DE CUANDO JUGÁBAMOS A LAS CASITAS

Me paseo por el piso que había sido mi casa, mi hogar, mi refugio… de niña y de ya mayor. ¡Aquí viví hasta que me casé a los 26 años!

¡Habíamos llegado a ser seis personas en este piso!: mis padres y mis tres hermanas… hasta habíamos tenido un perro, dos periquitos y de más pequeñas dos hámsters. Siempre me preguntaré cómo se lo hicieron mis padres para albergar cierto orden en estas cuatro paredes, en las que convivieron las alegrías con las tristezas, las ilusiones con las decepciones, los abrazos con las peleas, los besitos de la mama con los juegos del papa, la ropa de planchar con alguien viendo la tele, la mesa puesta para cenar con los deberes de inglés también ahí encima…

Ahora, que estamos a punto de entregar las llaves, se encuentra vacío, casi sin muebles; sólo con las paredes en las que todavía se ven pistas de lo vivido; papeles infantiles de pared que se descubren cuando movemos los muebles, pendientes que habíamos perdido detrás de una cajonera, recambios de las baldosas de la cocina “por si acaso se rompe alguna…” ¡Nunca se rompió!

Vacío y en silencio. Hasta se oye el eco de cuando suspiro, recordando cuando patinábamos por el pasillo o jugábamos a las casitas en medio del comedor.

Moqueta en las habitaciones, platos y vasos de Duralex en la cocina y un radiocasete en el comedor.
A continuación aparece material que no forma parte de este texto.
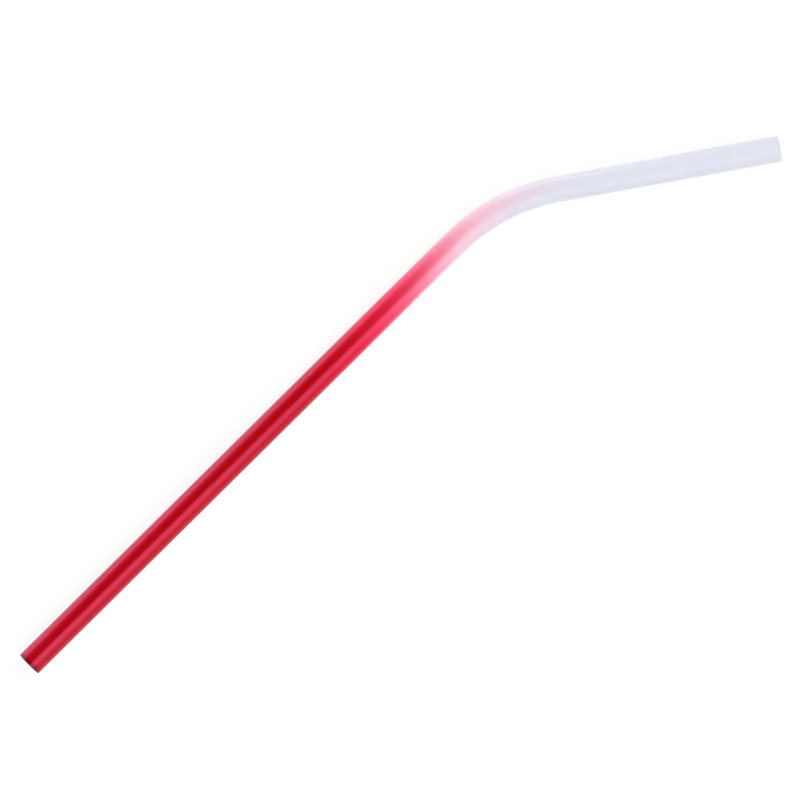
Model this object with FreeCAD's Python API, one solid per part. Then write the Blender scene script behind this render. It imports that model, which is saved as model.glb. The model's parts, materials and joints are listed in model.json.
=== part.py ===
import FreeCAD, Part

import math
import os

# A reusable drinking straw: one drawn stainless steel tube, bent once towards its
# upper end and cut square at both ends, with every rim edge rounded for the lips.
#
# The straw lies on its side, as it comes to rest. The tube's axis runs in a level
# plane one outer radius above the surface. The long drinking leg runs along +X
# from its open end to the bend, and the short mouth leg turns from there towards -Y.
# The origin is under the middle of the straw's bounding box, on the surface.

# Driving dimensions, in millimetres and degrees
OUTER_DIAMETER = 6.0
WALL = 0.5
DRINK_LEG_LENGTH = 136.6  # straight run, from the lower open end to the bend
BEND_RADIUS = 45.0  # to the tube's axis
BEND_ANGLE = 34.4  # how far the mouth leg turns from the drinking leg's line
MOUTH_LEG_LENGTH = 51.4  # straight run, from the bend to the upper open end
RIM_ROUND = 0.2  # radius on the outer and the inner edge of each end

# The two rounds of one rim share the wall, so each takes less than half of it.
ROUND_LIMIT = 0.45  # share of the wall

OUTER_RADIUS = OUTER_DIAMETER / 2
BORE_RADIUS = OUTER_RADIUS - WALL
TURN = math.radians(BEND_ANGLE)

# While it is built, the straw has its origin on the axis, where the bend starts.
UP = FreeCAD.Vector(0, 0, 1)
DRINK_AXIS = FreeCAD.Vector(1, 0, 0)
MOUTH_AXIS = FreeCAD.Vector(math.cos(TURN), -math.sin(TURN), 0)
BEND_START = FreeCAD.Vector(0, 0, 0)
BEND_CENTRE = FreeCAD.Vector(0, -BEND_RADIUS, 0)
BEND_END = BEND_CENTRE + BEND_RADIUS * FreeCAD.Vector(math.sin(TURN), math.cos(TURN), 0)
DRINK_END = BEND_START - DRINK_LEG_LENGTH * DRINK_AXIS
MOUTH_END = BEND_END + MOUTH_LEG_LENGTH * MOUTH_AXIS

NODE = "straw_tube"


def section(centre, axis):
    """The tube's ring-shaped cross-section at a point of its axis."""
    outer = Part.Wire(Part.makeCircle(OUTER_RADIUS, centre, axis))
    bore = Part.Wire(Part.makeCircle(BORE_RADIUS, centre, axis))
    return Part.makeFace([outer, bore], "Part::FaceMakerBullseye")


def straight_leg(start, axis, length):
    """A straight run of tube."""
    return section(start, axis).extrude(length * axis)


def bend():
    """The bend: the section turned about a vertical line, clockwise as seen from above."""
    return section(BEND_START, DRINK_AXIS).revolve(BEND_CENTRE, -UP, BEND_ANGLE)


def rim_edges(tube, end_centre):
    """The outer and the inner edge of the tube where it is cut square at one end."""
    near = 1e-6
    return [
        edge
        for edge in tube.Edges
        if edge.isClosed() and edge.CenterOfMass.distanceToPoint(end_centre) < near
    ]


def straw():
    """The whole tube with its rims rounded."""
    legs = [
        straight_leg(DRINK_END, DRINK_AXIS, DRINK_LEG_LENGTH),
        straight_leg(BEND_END, MOUTH_AXIS, MOUTH_LEG_LENGTH),
    ]
    tube = bend().fuse(legs).removeSplitter().Solids[0]
    rims = rim_edges(tube, DRINK_END) + rim_edges(tube, MOUTH_END)
    return tube.makeFillet(min(RIM_ROUND, ROUND_LIMIT * WALL), rims).Solids[0]


def rest_shift(shape):
    """The move that puts the origin under the middle of the straw, on the surface."""
    box = shape.optimalBoundingBox(False, False)
    return FreeCAD.Vector(-box.Center.x, -box.Center.y, -box.ZMin)


def main():
    """Build the straw and write it as parts/straw_tube.step."""
    tube = straw()
    tube.translate(rest_shift(tube))
    os.makedirs("parts", exist_ok=True)
    tube.exportStep(f"parts/{NODE}.step")
    print(f"{NODE}: volume {tube.Volume:.2f} mm3, box {tube.optimalBoundingBox(False, False)}")


main()
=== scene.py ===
"""A bent drinking straw of drawn stainless steel, lacquered outside, on a pale studio floor.

The straw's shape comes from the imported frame. Its two straight legs are the frame's mounts, and
the bend is the arc that touches both. The tube's wall is one closed surface, and everything that
is painted on it is laid out along the straw as if it were unbent.
"""

import json
import logging
import math
from dataclasses import dataclass
from enum import Enum, auto

import bpy
import numpy as np
from mathutils import Matrix, Vector


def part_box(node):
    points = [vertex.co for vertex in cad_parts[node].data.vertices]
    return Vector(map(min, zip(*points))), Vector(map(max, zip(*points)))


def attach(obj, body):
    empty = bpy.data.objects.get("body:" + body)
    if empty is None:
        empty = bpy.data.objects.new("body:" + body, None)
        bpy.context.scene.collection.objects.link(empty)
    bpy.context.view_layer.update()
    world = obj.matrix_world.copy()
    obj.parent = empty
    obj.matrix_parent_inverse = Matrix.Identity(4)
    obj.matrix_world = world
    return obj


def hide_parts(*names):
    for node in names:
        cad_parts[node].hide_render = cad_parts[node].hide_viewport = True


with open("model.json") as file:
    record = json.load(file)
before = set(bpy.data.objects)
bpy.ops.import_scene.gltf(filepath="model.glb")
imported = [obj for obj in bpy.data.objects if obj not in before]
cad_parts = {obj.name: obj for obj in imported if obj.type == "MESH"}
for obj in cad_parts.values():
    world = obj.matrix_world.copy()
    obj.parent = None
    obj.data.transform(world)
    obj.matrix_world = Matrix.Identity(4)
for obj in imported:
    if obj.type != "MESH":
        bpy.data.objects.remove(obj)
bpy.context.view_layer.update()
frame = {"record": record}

log = logging.getLogger("straw")

MM = 0.001  # metres in a millimetre
STRAW_NODE = "straw_tube"
ONE_BODY = "root"
UP = np.array([0.0, 0.0, 1.0])

UNBENT = "unbent_mm"  # a point of the wall on the straw as if it were unbent
BORE_DEPTH = "bore_depth_mm"  # how deep a point of the bore lies behind the nearer mouth
TEXTURE_MAP = "OFBake"  # the name of the straw's own texture map

Triple = tuple[float, float, float]
Colour = Triple  # red, green and blue, linear


def put_in_scene(name: str, data: bpy.types.ID) -> bpy.types.Object:
    """Make an object, at the origin, and put it in the scene.

    Args:
        name: the object's name.
        data: its mesh, light or camera.

    Returns:
        The new object.
    """
    made = bpy.data.objects.new(name, data)
    bpy.context.scene.collection.objects.link(made)
    return made


# ---------------------------------------------------------------------------------------------
# The straw's shape
# ---------------------------------------------------------------------------------------------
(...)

Toda una serie de detalles que me transportan a esos años de juventud y niñez.

En mi casa nunca nos faltó de casi nada, pero siempre había cosas por arreglar y sobre todo cosas por mejorar; creo que no llegó a entrar un decorador en ella, como mucho al principio, cuando mis padres (mi madre embarazada de mi) y mis dos hermanas mayores entraron a vivir en los años setenta. Mi madre atareada con nosotras, y mi padre llevando una empresa familiar más horas de lo previsto, robaban tiempo a renovar los muebles, escoger cortinas nuevas, pintar cada x años, etc, etc, etc…

A pesar de todo, recuerdo percibir el bienestar, cuando todavía era una niña, de entrar en mi habitación y ver que simplemente se había cambiado el cubrecama de color, o la bombilla por una más potente o se había ordenado un poco más de lo habitual. Eran pequeños cambios que me hacían estar más a gusto y que me invitaban a sentarme en el suelo encima de la moqueta sin hacer nada, sólo contemplando el espacio, la luz del sol que entraba generosamente por la ventana… un poco como ahora que estoy aquí despidiéndome de lo que había sido mi habitación.
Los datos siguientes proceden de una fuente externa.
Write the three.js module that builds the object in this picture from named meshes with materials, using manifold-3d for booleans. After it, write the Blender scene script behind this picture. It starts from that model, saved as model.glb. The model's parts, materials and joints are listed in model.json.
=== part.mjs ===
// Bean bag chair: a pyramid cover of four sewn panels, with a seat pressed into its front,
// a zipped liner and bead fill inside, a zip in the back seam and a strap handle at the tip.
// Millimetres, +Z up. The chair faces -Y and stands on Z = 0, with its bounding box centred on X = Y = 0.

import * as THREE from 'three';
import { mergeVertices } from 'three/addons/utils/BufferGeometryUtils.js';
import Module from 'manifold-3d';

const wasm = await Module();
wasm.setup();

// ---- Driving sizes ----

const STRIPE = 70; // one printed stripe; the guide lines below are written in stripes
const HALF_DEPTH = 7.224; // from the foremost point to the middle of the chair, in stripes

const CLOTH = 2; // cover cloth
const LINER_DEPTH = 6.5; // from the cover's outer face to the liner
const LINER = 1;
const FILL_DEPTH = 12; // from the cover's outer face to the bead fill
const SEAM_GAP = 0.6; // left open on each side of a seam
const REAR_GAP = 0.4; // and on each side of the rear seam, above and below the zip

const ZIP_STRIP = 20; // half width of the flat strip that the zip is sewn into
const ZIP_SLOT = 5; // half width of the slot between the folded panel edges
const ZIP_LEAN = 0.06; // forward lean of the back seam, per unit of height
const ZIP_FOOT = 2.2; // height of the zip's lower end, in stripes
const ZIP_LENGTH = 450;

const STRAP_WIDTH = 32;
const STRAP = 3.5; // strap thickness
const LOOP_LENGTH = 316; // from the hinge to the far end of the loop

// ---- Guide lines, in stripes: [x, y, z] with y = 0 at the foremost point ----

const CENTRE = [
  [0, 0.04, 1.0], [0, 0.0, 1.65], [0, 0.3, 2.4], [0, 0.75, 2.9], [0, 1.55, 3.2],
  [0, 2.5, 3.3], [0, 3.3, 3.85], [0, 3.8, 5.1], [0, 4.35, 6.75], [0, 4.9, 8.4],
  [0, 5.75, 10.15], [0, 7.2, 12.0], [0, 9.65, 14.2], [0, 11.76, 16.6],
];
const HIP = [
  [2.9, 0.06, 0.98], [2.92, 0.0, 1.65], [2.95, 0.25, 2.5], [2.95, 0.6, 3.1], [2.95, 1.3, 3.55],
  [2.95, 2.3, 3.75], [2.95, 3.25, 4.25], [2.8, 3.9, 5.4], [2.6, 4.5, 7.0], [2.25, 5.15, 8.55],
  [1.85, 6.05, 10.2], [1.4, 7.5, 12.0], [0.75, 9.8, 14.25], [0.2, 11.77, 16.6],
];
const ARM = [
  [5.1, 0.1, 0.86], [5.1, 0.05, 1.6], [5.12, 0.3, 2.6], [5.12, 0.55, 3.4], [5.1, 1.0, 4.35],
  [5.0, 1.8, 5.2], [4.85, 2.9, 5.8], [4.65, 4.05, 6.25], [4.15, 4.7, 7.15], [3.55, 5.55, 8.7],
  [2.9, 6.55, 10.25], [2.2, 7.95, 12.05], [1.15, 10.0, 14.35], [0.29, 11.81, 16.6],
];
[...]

Ahora lo miro y puedo concluir que este piso está por definición “de origen”: el suelo de terrazo de piedra gorda, las puertas, las ventanas de madera, las baldosas con dibujos grandes, las instalaciones… todo por hacer. ¿Cuántas veces había soñado con hacer una buena reforma y lavarle la cara a este espacio? De hecho, puedo asegurar que mi vocación por el interiorismo surge de haber vivido entre estas cuatro paredes, de haber soñado y visualizado su reforma.
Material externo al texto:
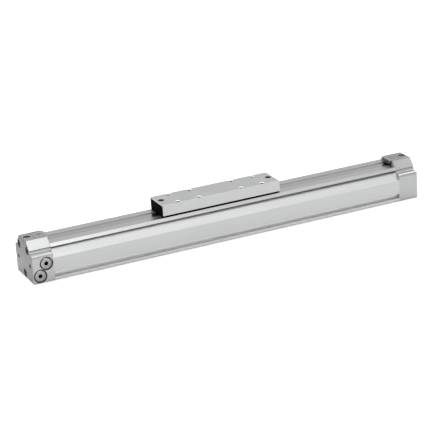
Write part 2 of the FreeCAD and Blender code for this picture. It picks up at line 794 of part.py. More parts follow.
def band_clamp(label, end, turn):
    """Insert that holds the ends of both bands in an end cap's channel."""
    body = new_body(label)
    reach = "Dims.clamp_channel_width / 2 - Dims.clamp_gap"
    start = "Dims.clamp_start + Dims.clamp_gap"
    section = new_sketch(body, "section", "YZ_Plane", start)
    add_outline(section, rectangle((minus(reach), CLAMP_UNDERSIDE), (reach, "Dims.cap_height")))
    extrude(body, "Pad", "insert", section, f"Dims.cap_length + Dims.clamp_overhang - ({start})")
    low = value(CLAMP_UNDERSIDE)
    wide = value(reach)
    dress(
        body, "Fillet", "lower_edges", "Dims.clamp_radius",
        lambda edge, middle: near(abs(middle.y), wide) and near(middle.z, low),
    )
    foot = "Dims.outer_recess_width / 2 - Dims.band_side_gap"
    add_block(
        body, "foot", (start, minus(foot), OUTER_BAND_TOP),
        ("Dims.clamp_foot_end", foot, f"{CLAMP_UNDERSIDE} + Dims.clamp_lift"),
    )
    spot = ("Dims.clamp_screw_from_end", "0", "Dims.cap_height")
    drill(body, "screw_recess", "Dims.clamp_screw_recess", "Dims.clamp_screw_recess_depth", spot, "-z")
    drill(body, "screw_hole", "Dims.clamp_screw_size + 2 * Dims.fit_gap", "Dims.cap_height", spot, "-z")
    place(body, x=end, turn=turn)


def band_clamp_screws():
    pattern = hidden_body("clamp_screw")
    socket_screw(
        pattern, "Dims.clamp_screw_size", "Dims.clamp_screw_length",
        "Dims.clamp_screw_head", "Dims.clamp_screw_head_height", "Dims.clamp_screw_socket",
    )
    along = f"{CAP_END} - Dims.clamp_screw_from_end"
    spots = [((minus(along), "0", CLAMP_SEAT), "+z"), ((along, "0", CLAMP_SEAT), "+z")]
    group("band_clamp_screws", pattern, spots)


def cushion_screw(side, end):
    """Cushion adjusting needle in the top of an end cap, and its sealing ring."""
    body = new_body(f"cushion_screw_{side}")
    top = "Dims.cap_height - Dims.needle_recess_depth + Dims.needle_head_height"
    seat = "Dims.cap_height - Dims.needle_recess_depth"
    add_round(body, "head", "Dims.needle_head_width", "Dims.needle_head_height", ("0", "0", seat), "+z")
    highest = value(top)
    dress(body, "Chamfer", "head_edge", "Dims.screw_edge", lambda edge, middle: near(middle.z, highest))
    shank = f"{seat} - Dims.needle_tip_height - Dims.needle_cone"
    add_round(body, "shank", "Dims.needle_width", shank, ("0", "0", seat), "-z")
    cone = body.newObject("PartDesign::AdditiveCone", "tip")
    cone.setExpression("Radius1", "Dims.needle_tip_width / 2")
    cone.setExpression("Radius2", "Dims.needle_width / 2")
    cone.setExpression("Height", "Dims.needle_cone")
    place(cone, z="Dims.needle_tip_height")
    cut_socket(body, "Dims.needle_socket", "Dims.socket_depth", top)
    groove_floor = "Dims.needle_ring_height - Dims.needle_ring_section / 2"
    groove = new_sketch(body, "ring_groove_outline", "XY_Plane", groove_floor)
    add_circle(groove, ("0", "0"), "Dims.needle_width / 2 - Dims.needle_ring_section")
    add_circle(groove, ("0", "0"), "Dims.needle_width / 2")
    extrude(body, "Pocket", "ring_groove", groove, "Dims.needle_ring_section", backwards=True)
    place(body, x=end)

    seal = new_body(f"cushion_screw_ring_{side}")
    torus = seal.newObject("PartDesign::AdditiveTorus", "ring")
    torus.setExpression("Radius1", "Dims.needle_width / 2 - Dims.needle_ring_section / 2")
    torus.setExpression("Radius2", "Dims.needle_ring_section / 2")
    aim(torus, ("0", "0", "Dims.needle_ring_height"), "+z")
    place(seal, x=end)


def add_arc(sketch, centre, start, finish, radius):
    """The short arc from start to finish; returns its index and the two end numbers."""
    angles = [math.atan2(value(spot[1]) - centre[1], value(spot[0]) - centre[0]) for spot in (start, finish)]
    forwards = (angles[1] - angles[0]) % (2 * math.pi) < math.pi
    low, high = angles if forwards else reversed(angles)
    circle = Part.Circle(FreeCAD.Vector(centre[0], centre[1], 0), Z_AXIS, value(radius))
    index = sketch.addGeometry(Part.ArcOfCircle(circle, low, high), False)
    ends = (1, 2) if forwards else (2, 1)
    pin_point(sketch, index, ends[0], start)
    constraint = sketch.addConstraint(Sketcher.Constraint("Radius", index, value(radius)))
    sketch.setExpression(f"Constraints[{constraint}]", str(radius))
    return index, ends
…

El piso es grande, un diamante en bruto, unas vistas espectaculares de toda la ciudad, como de un mirador se tratara, el parque a un lado, la iglesia en el otro, la montaña allí a lo lejos…

Hoy, que ya es el último día que podé entrar con mis propias llaves, se queda todo por hacer. El placer de verlo renovado se lo llevará el nuevo propietario, que está dispuesto a cambiar hasta la última maneta de puerta. Ya nos ha dicho que cuando esté terminada la reforma nos invitará a un café y a ver nuestra “casa” que no será, ni por asomo, la misma. Ahora tienen una “tela en blanco” para empezar a construir nuevas vivencias y nuevos recuerdos en familia.

A veces, me siento triste por no haber podido hacer estas mejoras nosotros, y por otro, me siento contenta porque ahora el espacio cambiará su energía, lavará su cara y se pondrá a disposición de los nuevos habitantes.

Por encima de todo, me reconforta pensar que, si hoy soy interiorista, es gracias a haber vivido aquí y a haber aprendido que el entorno es tan importante para las personas, y que los pequeños cambios en nuestro entorno son fuente de mayor bienestar y felicidad.